Even English classes could benefit, studying the changes to storytelling in a digital world, he said.
The focus on computational thinking would put Keuka College among a small group of schools taking this approach. Carnegie Mellon University in Pittsburgh has a Center for Computational Thinking, and Massachusetts Institute of Technology also emphasizes it, but it is largely a new concept, Diaz-Herrera said.
"The possibilities are enormous, but we have to go slowly and work closely with the faculty, because they’re the ones who own the curriculum," he said.
Diaz-Herrera said his time so far has been spent talking to as many stakeholders at Keuka as possible and getting acclimated to its culture.

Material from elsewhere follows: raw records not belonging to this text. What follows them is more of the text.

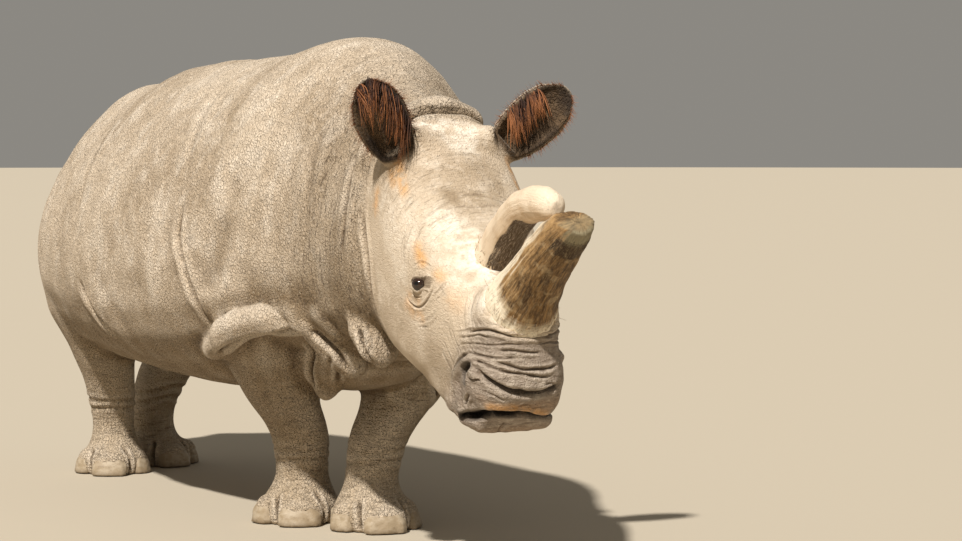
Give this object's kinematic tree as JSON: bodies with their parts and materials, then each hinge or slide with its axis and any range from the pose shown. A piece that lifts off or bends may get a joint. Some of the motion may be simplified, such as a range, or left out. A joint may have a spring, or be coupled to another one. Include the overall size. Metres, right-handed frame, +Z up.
{
  "type": "white rhinoceros figure",
  "caption": "Standing white rhinoceros with a humped nape, folded grey-tan hide, a wide square muzzle, fringed ears and horns worn blunt, its head held low and turned to its right.",
  "frame": {"origin": "floor under the middle of the figure's bounding box", "axes": "+Z up, -Y the way the animal faces, +X its own left side; +Y runs from head to tail"},
  "size_m": [1.068, 4.1998, 1.645],
  "materials": {
    "skin": "dry wrinkled hide, dusty grey-tan, matte",
    "nail": "worn toenail, pale grey-tan, matte",
    "horn": "fibrous keratin, brown with a pale base, matte",
    "eye": "wet dark eye, glossy"
  },
  "bodies": {
    "root": {"trunk": "skin", "neck": "skin", "head": "skin", "leg_front_right": "skin", "leg_front_left": "skin", "leg_hind_right": "skin", "leg_hind_left": "skin", "tail": "skin", "ear_right": "skin", "ear_left": "skin", "nail_front_right_inner": "nail", "nail_front_right_middle": "nail", "nail_front_right_outer": "nail", "nail_front_left_inner": "nail", "nail_front_left_middle": "nail", "nail_front_left_outer": "nail", "nail_hind_right_inner": "nail", "nail_hind_right_middle": "nail", "nail_hind_right_outer": "nail", "nail_hind_left_inner": "nail", "nail_hind_left_middle": "nail", "nail_hind_left_outer": "nail", "horn_front": "horn", "horn_rear": "horn", "eye_right": "eye", "eye_left": "eye"}
  },
  "joints": []
}
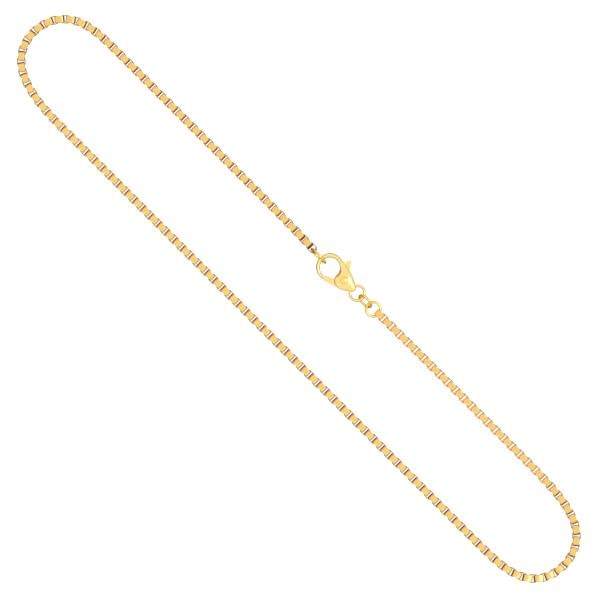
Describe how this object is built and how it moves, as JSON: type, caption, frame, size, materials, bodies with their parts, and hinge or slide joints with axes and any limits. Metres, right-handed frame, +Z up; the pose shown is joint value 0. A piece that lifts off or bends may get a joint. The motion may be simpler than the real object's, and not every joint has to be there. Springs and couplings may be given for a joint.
{
  "type": "box chain necklace",
  "caption": "Box chain necklace of square interlocked links, lying flat in a long closed loop, with round end rings and a lobster clasp whose sprung lever opens.",
  "frame": {"origin": "centre of the loop's own box, at the level of the surface that it lies on", "axes": "+X along the long strands, toward the end where the chain ring is; +Y across the loop, toward the clasp; +Z up from the surface"},
  "size_m": [0.2133, 0.032, 0.0059],
  "materials": {
    "chain_gold": "polished gold, flat strip",
    "ring_gold": "polished gold wire",
    "clasp_gold": "polished pale gold casting"
  },
  "bodies": {
    "necklace": {"chain_links": "chain_gold", "chain_run": "chain_gold", "end_ring": "ring_gold", "clasp_body": "clasp_gold", "clasp_rivet": "clasp_gold", "tail_ring": "ring_gold", "joining_ring": "ring_gold", "chain_ring": "ring_gold"},
    "lever": {"clasp_lever": "clasp_gold"}
  },
  "joints": [
    {"name": "lever_swing", "type": "hinge", "parent": "necklace", "child": "lever", "pos_m": [0.0053, 0.0108, 0.0019], "axis": [0, 0, 1], "range_deg": [-25, 0], "stiffness_Nm_per_rad": 0.004, "springref_deg": 8.59}
  ]
}
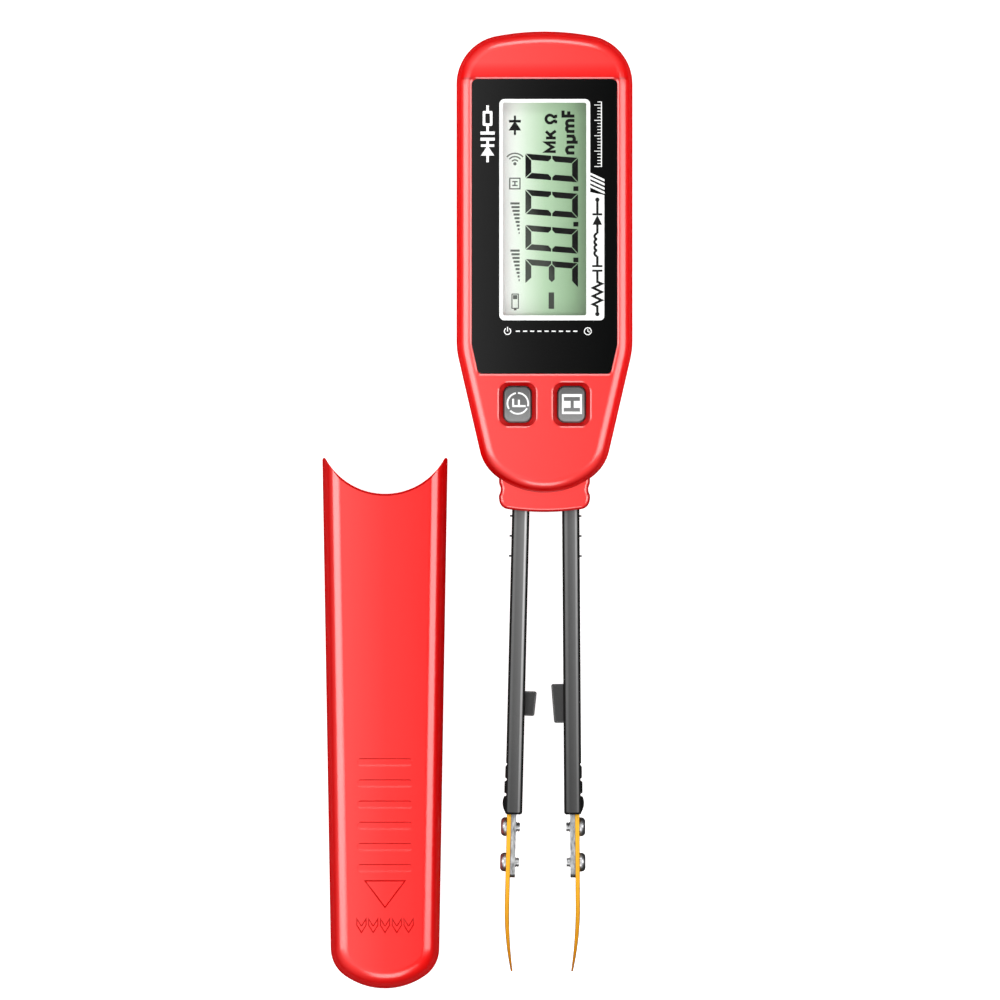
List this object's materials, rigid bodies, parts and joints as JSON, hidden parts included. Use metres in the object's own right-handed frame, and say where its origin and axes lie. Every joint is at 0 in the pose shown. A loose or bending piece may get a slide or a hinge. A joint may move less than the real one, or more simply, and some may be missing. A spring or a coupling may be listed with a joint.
{
  "type": "component tester",
  "caption": "Tweezer-type electronic component tester with a landscape display, two keys, sprung tweezer arms with plated tips, and a slip-on cap lying beside it",
  "frame": {"origin": "Middle of the flat back of the case, which is the face that it lies on", "axes": "+Z out of the display, +Y along the case away from the tips, +X to the right for someone who looks at the display with the tips pointing down"},
  "size_m": [0.0605, 0.1866, 0.018],
  "materials": {
    "red_plastic": "satin-gloss moulded red plastic",
    "panel_black": "gloss black with white printing",
    "clear_lens": "clear polished window",
    "lcd_grey_green": "reflective grey-green liquid-crystal glass",
    "white_plastic": "matt white",
    "black_rubber": "soft conductive rubber",
    "board_green": "solder mask over glass-fibre board",
    "chip_black": "matt black",
    "component_metal": "tinned",
    "zinc_steel": "zinc-plated",
    "cell_steel": "nickel-plated",
    "spring_steel": "bright spring steel",
    "label_silver": "satin silver film",
    "key_grey": "fine satin with white printing",
    "arm_black": "satin black",
    "arm_grey": "satin dark grey",
    "guide_grey": "satin near-black",
    "strip_steel": "brushed",
    "gold_plate": "gold plating",
    "screw_chrome": "bright chrome"
  },
  "bodies": {
    "case": {"back_case": "red_plastic", "back_label": "label_silver", "board_components": "component_metal", "board_screws": "zinc_steel", "buzzer": "chip_black", "case_screws": "zinc_steel", "circuit_board": "board_green", "coin_cell": "cell_steel", "contact_strips": "black_rubber", "display_lens": "clear_lens", "display_panel": "panel_black", "front_case": "red_plastic", "function_switch": "component_metal", "hold_switch": "component_metal", "holder_screws": "zinc_steel", "lcd_glass": "lcd_grey_green", "lcd_holder": "white_plastic", "negative_contact": "spring_steel", "nose_collar": "red_plastic", "positive_contact": "spring_steel", "processor_chip": "chip_black", "spring_holder": "arm_black"},
    "left_arm": {"left_arm_sleeve": "arm_black", "left_back_inlay": "arm_grey", "left_flat_spring": "spring_steel", "left_front_inlay": "arm_grey", "left_guide_tongue": "guide_grey", "left_probe_tip": "gold_plate", "left_steel_strip": "strip_steel", "left_tip_screws": "screw_chrome"},
    "right_arm": {"right_arm_sleeve": "arm_black", "right_back_inlay": "arm_grey", "right_flat_spring": "spring_steel", "right_front_inlay": "arm_grey", "right_guide_socket": "guide_grey", "right_probe_tip": "gold_plate", "right_steel_strip": "strip_steel", "right_tip_screws": "screw_chrome"},
    "function_key": {"function_button": "key_grey", "function_plunger": "chip_black"},
    "hold_key": {"hold_button": "key_grey", "hold_plunger": "chip_black"},
    "door": {"battery_door": "red_plastic"},
    "cap": {"protective_cap": "red_plastic"}
  },
  "joints": [
    {"name": "left_arm_close", "type": "hinge", "parent": "case", "child": "left_arm", "pos_m": [-0.00446, -0.042, 0.009], "axis": [0, 0, 1], "range_deg": [0, 3.38], "stiffness_Nm_per_rad": 1.3, "deforming": ["left_flat_spring"]},
    {"name": "right_arm_close", "type": "hinge", "parent": "case", "child": "right_arm", "pos_m": [0.00507, -0.042, 0.009], "axis": [0, 0, -1], "range_deg": [0, 3.38], "stiffness_Nm_per_rad": 1.3, "deforming": ["right_flat_spring"]},
    {"name": "function_key_press", "type": "slide", "parent": "case", "child": "function_key", "axis": [0, 0, -1], "range_m": [0, 0.0005], "stiffness_N_per_m": 1200},
    {"name": "hold_key_press", "type": "slide", "parent": "case", "child": "hold_key", "axis": [0, 0, -1], "range_m": [0, 0.0005], "stiffness_N_per_m": 1200},
    {"name": "door_slide", "type": "slide", "parent": "case", "child": "door", "axis": [0, 1, 0], "range_m": [0, 0.038]},
    {"name": "cap_slide", "type": "slide", "parent": "case", "child": "cap", "axis": [0, -1, 0], "range_m": [0, 0.105]}
  ]
}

Before coming to RIT in 2002, Diaz-Herrera was head of the computer sciences department at Southern Polytechnic State University in Georgia. Before that he was a professor of software engineering at Carnegie Mellon and worked in the nation’s first software engineering department at Monmouth University in New Jersey.
He also comes with experience outside academia, serving as a consultant for firms and government agencies, including the New York Stock Exchange, the Institute for Defense Analysis and General Electric Corp.
Diaz-Herrera succeeds Joseph Burke, who is retiring after 14 years as Keuka’s president. During that time Burke led a transformation in which a regional institution developed campus centers across the state, online offerings, a strong presence in China and a growing one in Vietnam.
Burke said he has been working with Diaz-Herrera on a transition and believes the college will be in capable hands.
"Everyone is very excited about Jorge," Burke said. "He has all the skills to be a great president, and after an extensive search process with over 60 candidates, he came out No. 1 by far."
The period ahead will be a transitional one not only for Keuka College but for all of higher education, Burke said, citing a survey by the Pew Foundation that found a stark need for change. With the college positioned for success in a global age, Burke said, Diaz-Herrera is ready to continue leading.
"My proudest thing is creating that strong foundation for the college into the future, and Jorge is the perfect person to take us through what’s next," he said. "I’ve heard some people say they hope we don’t change anything about what we’re doing, but I hope we continue to change all the time."
After a decade of growth, one necessary change could be in the nature of the college itself, Diaz-Herrera said.
"We have to look at the college, and if it’s outgrown its regional mission, does that mean we should become a full-blown university? Maybe it does," Diaz-Herrera said. "We need to look at what structure would best suit the future of the institution."